Not him but the only good "Power of friendship" endings i saw where in the Persona games, where socialising actually gives the main characters power and it makes sense for it to do so, but they still had to beat the shit out of something, there was some kind of work involved, all others i saw were basically

>"If you hold hands and wish it hard enough all problems will just go away!"

Its fucking gay.

>Its fucking gay.
Where do you think you are?

So the hero is supposed to lose and get a bad ending?

It doesn't necesaraly has to be an ending, just a defeat

>trope gets inverted
>shows that the world really is better off without the character

I love Beavis and Butt-Head

Never seen this. What show?

Let's call it "depth failure:" something is introduced with the implication of immense potential: a character with a wide variety of powers; a setting with a huge degree of weirdness; an organization with vast reach and potential.

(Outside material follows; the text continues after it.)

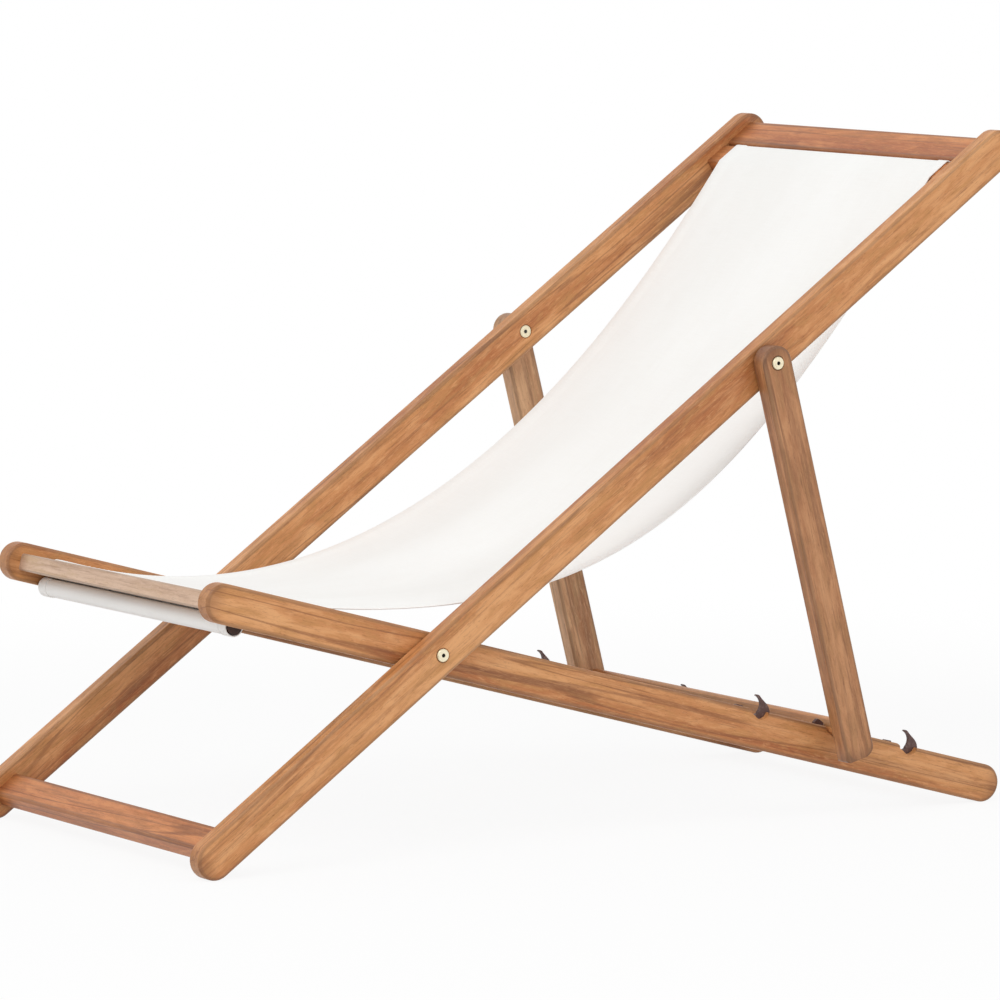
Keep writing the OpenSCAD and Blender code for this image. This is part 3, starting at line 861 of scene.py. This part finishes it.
        piece = make_piece("canvas_cloth", grid, smooth=True)
        mean = sum(runs[i, rows - 1] for i in range(columns)) / columns
        return piece, section[-1][2], mean

    def stitches(self) -> bpy.types.Object:
        """Sews both side hems: short threads on the upper and the lower face."""
        stitch = bmesh.new()
        bmesh.ops.create_uvsphere(stitch, u_segments=6, v_segments=4, radius=0.5)
        pattern = bpy.data.meshes.new("stitch_pattern")
        stitch.to_mesh(pattern)
        stitch.free()
        thread = bmesh.new()
        first = len(self.mouth()) + 1
        for side in (-1, 1):
            x = side * (self.half_width - self.stitch_in)
            points = [point for point, _ in self.route(x / self.half_width)]
            normals = self.normals(points)
            travelled = 0.0
            due = self.stitch_pitch
            for j in range(first, len(points) - first):
                travelled += (points[j] - points[j - 1]).length
                if travelled < due:
                    continue
                due += self.stitch_pitch
                run = (points[j] - points[j - 1]).normalized()
                turn = Matrix.Rotation(math.atan2(run.y, run.x), 4, "X")
                for height in (self.layer + self.thick / 2, -self.thick / 2):
                    spot = points[j] + height * normals[j]
                    size = Matrix.Diagonal((self.stitch_thick, self.stitch_long,
                                            self.stitch_thick, 1.0))
                    place = Matrix.Translation((x, spot.x, spot.y)) @ turn @ size
                    one = pattern.copy()
                    one.transform(place)
                    thread.from_mesh(one)
                    bpy.data.meshes.remove(one)
        bpy.data.meshes.remove(pattern)
        return make_piece("hem_stitches", thread, smooth=True)

    def build(self) -> None:
        """Makes, dresses and hangs the sling."""
        cloth, width, length = self.cloth()
        threads = self.stitches()
        dress(cloth, Canvas().material())
        dress(threads, Canvas().material(thread=True))
        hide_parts("canvas_sling")
        pivot = self.view.pivot("seat_fold")
        for piece in (cloth, threads):
            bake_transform(piece)
        LOG.info("hung the sling, %.3f m wide and %.3f m long when flat", width, length)


def make_piece(name: str, mesh: bmesh.types.BMesh, smooth: bool = False) -> bpy.types.Object:
    """Turns a bmesh into an object at the origin.

    Args:
        name: The object's name.
        mesh: The bmesh, which is freed.
        smooth: Whether its faces are shaded smooth.

    Returns:
        The object.
    """
    for face in mesh.faces:
        face.smooth = smooth
    data = bpy.data.meshes.new(name)
    mesh.to_mesh(data)
    mesh.free()
    return show(name, data)


def show(name: str, data: bpy.types.ID) -> bpy.types.Object:
    """Puts a mesh, camera or light in the scene as an object at the origin."""
    thing = bpy.data.objects.new(name, data)
    bpy.context.scene.collection.objects.link(thing)
    return thing


@dataclass(frozen=True)
class Lamp:
    """One large square lamp aimed at the chair, in metres and watts."""

    name: str
    place: tuple[float, float, float]
    size: float
    power: float
    target: tuple[float, float, float] = (0.0, 0.0, 0.35)

    def hang(self) -> None:
        """Adds the lamp to the scene."""
        data = bpy.data.lights.new(self.name, "AREA")
        data.shape = "SQUARE"
        data.size = self.size
        data.energy = self.power
        aim(show(self.name, data), self.place, self.target)


def aim(thing: bpy.types.Object, place: Sequence[float], target: Sequence[float]) -> None:
    """Puts a camera or lamp at a place and points it at another."""
    thing.location = place
    ray = Vector(target) - thing.location
    thing.rotation_euler = ray.to_track_quat("-Z", "Y").to_euler()


@dataclass
class Studio:
    """The camera, the pale floor and the soft light.

    The camera's places are measured from the seat pivot's y, and its focal length is given
    in pixels of a picture that is picture_wide pixels wide.
    """

    view: SideView
    camera_at: Vector = field(default_factory=lambda: Vector((6.3540, -3.6892, 1.1530)))
    camera_to: Vector = field(default_factory=lambda: Vector((0.0, 0.2435, 0.3671)))
    focal_pixels: float = 6411.5
    picture_wide: float = 1000
    sensor: float = 36.0
    far: float = 200.0
    floor_radius: float = 60.0
    floor_grey: float = 0.82
    floor_white: float = 0.9
    white_from: float = 0.9
    white_by: float = 2.2
    sky: float = 0.7
    lamps: tuple[Lamp, ...] = (Lamp("key", (1.6, -2.6, 3.2), 2.4, 62.0),
                               Lamp("fill", (3.2, 1.8, 2.2), 2.2, 22.0))

    def place_camera(self) -> None:
        """Adds the camera at the photograph's viewing angle."""
        shift = Vector((0.0, self.view.pivot("seat_fold").x, 0.0))
        data = bpy.data.cameras.new("camera")
        data.sensor_width = self.sensor
        data.lens = self.focal_pixels / self.picture_wide * self.sensor
        data.clip_end = self.far
        camera = show("camera", data)
        aim(camera, self.camera_at + shift, self.camera_to + shift)
        bpy.context.scene.camera = camera

    def lay_floor(self) -> None:
        """Lays the floor, which keeps the chair's shadow near it and is white further off."""
        disc = bmesh.new()
        bmesh.ops.create_circle(disc, cap_ends=True, segments=64, radius=self.floor_radius)
        floor = make_piece("floor", disc)
        material, graph = new_surface("white_floor")
        here = graph.add("ShaderNodeTexCoord", None, None, "Object")
        away = graph.vector("LENGTH", here).output("Value").ramp(self.white_from, self.white_by)
        share = self.seen(graph) * (self.floor_white + (1 - self.floor_white) * away)
        grey = (self.floor_grey, self.floor_grey, self.floor_grey, 1.0)
        matt = graph.add("ShaderNodeBsdfDiffuse", None, {"Color": grey})
        white = graph.add("ShaderNodeEmission", None, {"Color": WHITE})
        surface = graph.add("ShaderNodeMixShader", None, {0: share, 1: matt, 2: white})
        graph.add("ShaderNodeOutputMaterial", None, {"Surface": surface})
        dress(floor, material)

    @staticmethod
    def seen(graph: Graph) -> Signal:
        """1 for rays that show a backdrop as it is, 0 for rays that light the object."""
        camera = graph.add("ShaderNodeLightPath", None, None, "Is Camera Ray")
        shown = graph.math("MAXIMUM", camera, camera.output("Is Glossy Ray"))
        return graph.math("MAXIMUM", shown, camera.output("Is Transmission Ray"))

    def light(self) -> None:
        """Lights the chair with a soft sky and two large lamps."""
        world = bpy.data.worlds.new("sky")
        world.use_nodes = True
        bpy.context.scene.world = world
        graph = Graph(world.node_tree)
        strength = self.seen(graph) * (1 - self.sky) + self.sky
        glow = graph.add("ShaderNodeBackground", None, {"Color": WHITE, "Strength": strength})
        graph.add("ShaderNodeOutputWorld", None, {"Surface": glow})
        for lamp in self.lamps:
            lamp.hang()

    def build(self) -> None:
        """Sets the stage."""
        bpy.context.scene.view_settings.view_transform = "Standard"
        self.place_camera()
        self.lay_floor()
        self.light()
        LOG.info("set the stage")


def named(start: str, nodes: Iterable[str]) -> list[str]:
    """The nodes whose names start with a word, in order."""
    return sorted(name for name in nodes if name.startswith(start))


def main() -> None:
    """Dresses the chair, hangs its sling and sets the stage."""
    logging.basicConfig(level=logging.INFO, format="%(message)s")
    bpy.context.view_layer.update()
    nodes = frame["nodes"]
    view = SideView({joint["name"]: joint for joint in frame["joints"]})
    Studio(view).build()
    back = WoodFrame({"back_rail_left": WARM, "back_rail_right": WARM},
                     {"foot_stretcher": SLAT, "top_slat": SLAT, "top_sling_bar": SLAT,
                      "top_sling_dowel": SHADED_DOWEL, "back_joint_pins": PALE},
                     view.back_angle, first_seed=10)
    seat = WoodFrame({"seat_rail_left": WARM, "seat_rail_right": WARM},
                     {"front_slat": PALE, "front_sling_bar": WARM, "rear_stretcher": WARM,
                      "front_sling_dowel": SHADED_DOWEL, "seat_joint_pins": PALE},
                     view.seat_angle, first_seed=30)
    # The left prop arm takes the lit copy of the arm wood and the right one the shaded copy, as
    # painted light and shade.
    prop = WoodFrame({"prop_arm_left": LIT_ARM, "prop_arm_right": SHADED_ARM}, {"prop_bar": WARM},
                     view.prop_angle, first_seed=50, rail_deep=20 * MM)
    for assembly in (back, seat, prop):
        assembly.finish(nodes)
    latches = [name for name in named("latch_", nodes) if name != "latch_pins"]
    metal = [name for name in nodes
             if "bolt" in name or "nut" in name or "washers" in name or name == "latch_pins"]
    Fittings(latches, metal, view).finish(nodes)
    Sling(view).build()


if __name__ == "__main__":
    main()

This implication is delivered by showing the something displaying a few wildly disparate examples of this potential: the character teleports entire islands and also cuts guns in half with his mind; in the setting, every mirror must be covered to avoid demonic invasions at night and also most of the animals hover; the organization not only controls the Prime Minister but also the janitor inside the room! The viewer's mind boggles with thoughts of what ELSE must be possible and how much of a game-changer that could be.

But then time goes on and nothing else interesting shows up and it's eventually made official that nope, those oddities the something was introduced with are the only things extraordinary about it, no matter how odd it makes both the something seem for having a few highly disconnected traits AND the introduction seem for somehow being the perfect scenario to show off every last novelty this new element possessed.

Bionicle did the powerful-character variant a few times in its later years, and while I can't offhand come up with other examples, I do know it's the resulting feeling of dreams being crushed that I just hate.